Much of the appeal of a restaurant consists of intangibles, especially when it comes to first impressions. These were all positive at Jam Jar, with the spacious, open-plan design, comfortable and unpretentious decor and cheery staff combining to put us at our ease. The menu was varied enough to pique our interest too, with a decent mix of options ranging from some unusual pizzas and bog-standard burgers through to some more challenging sounding mains. All things to all men, in fact.

I weighed in with a starter of butternut squash, Katy Roger’s crowdie and pine nut crostini, which is exactly the sort of rustic dish that was called for on such a dreich evening. It turned out to be pretty simple and effective: large chunks of butternut squash and crowdie cheese on toasted bread making for a warming starter, even if the squash could have done with being cooked for a while longer.

If my starter basically did what it said on the tin, by contrast Michael struggled to drum up much enthusiasm for his starter of king prawn, avocado and rice noodle salad with coconut dressing. The description may have sounded great but the reality was disappointingly bland, although it was nothing a punchy sauce could not have saved.

If Michael wasn’t able to generate much enthusiasm about a starter that promised much but delivered little, completely the opposite was true of his main course of pan-roasted cod, black olive tapenade, crushed new potatoes and basil oil. This time the execution meant a relatively simple dish went down a storm, with the fish proving to be perfectly cooked and the tapenade making a lovely counterpoint, while the crushed potatoes were also spot-on.
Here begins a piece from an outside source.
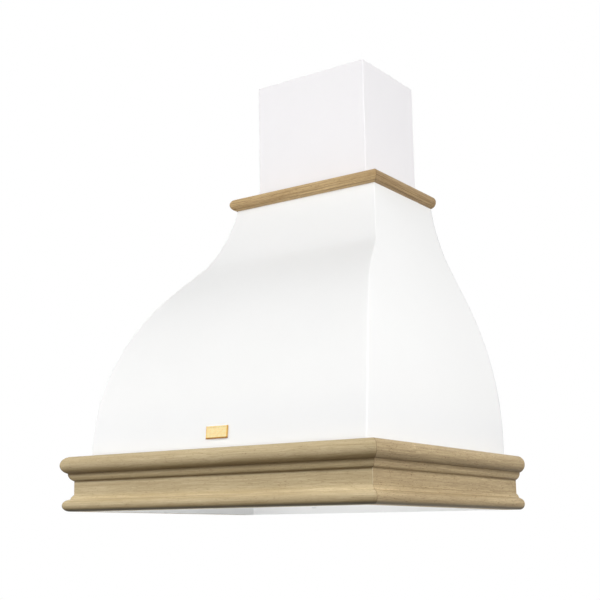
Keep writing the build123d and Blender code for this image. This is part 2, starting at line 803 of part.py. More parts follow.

My shoulder of lamb bonbons was less of a triumph. In fact, if truth be known, I struggled to finish all four golf ball-sized orbs of dry lamb, thanks in part to the fact that they were served on a bed of cabbage but with far too small a serving of sauce. A lack of sauce with such dishes is one of my pet hates, especially as the lamb was crying out for more to slake the arid nature of the whole dish.

Michael rounded off with a very fine but surprisingly un-tart lemon posset, which came with a wonderfully sweet berry coulis, while I went for the house sundae. As it turned up in a huge Kilner-style jam jar, I perked up no end. This, I thought, looked promising. Sadly, however, it proved to be a little bland, covered in whipped cream and with spongy marshmallows that refused to go quietly.

The bottom third – which consisted of Maltesers, vanilla ice-cream and a disappointingly sparse seam of chocolate sauce – was better, but as their signature pudding this is still a dish that needs some serious rethinking.

The same isn’t true of the menu in general, although some tweaks are definitely the order of the day. That said, this is decent bistro fodder, with a menu that has clearly had a lot of thought put into it but which was occasionally let down by the execution. Although there are lots of options for under a tenner, the place is not particularly cheap, but it does have a nice ambience, friendly service and, judging by the fact that most people started leaving shortly after we arrived at 8.30pm, a local following that uses it for dinner on the run. Ramsay’s legacy looks as if it’s in good hands.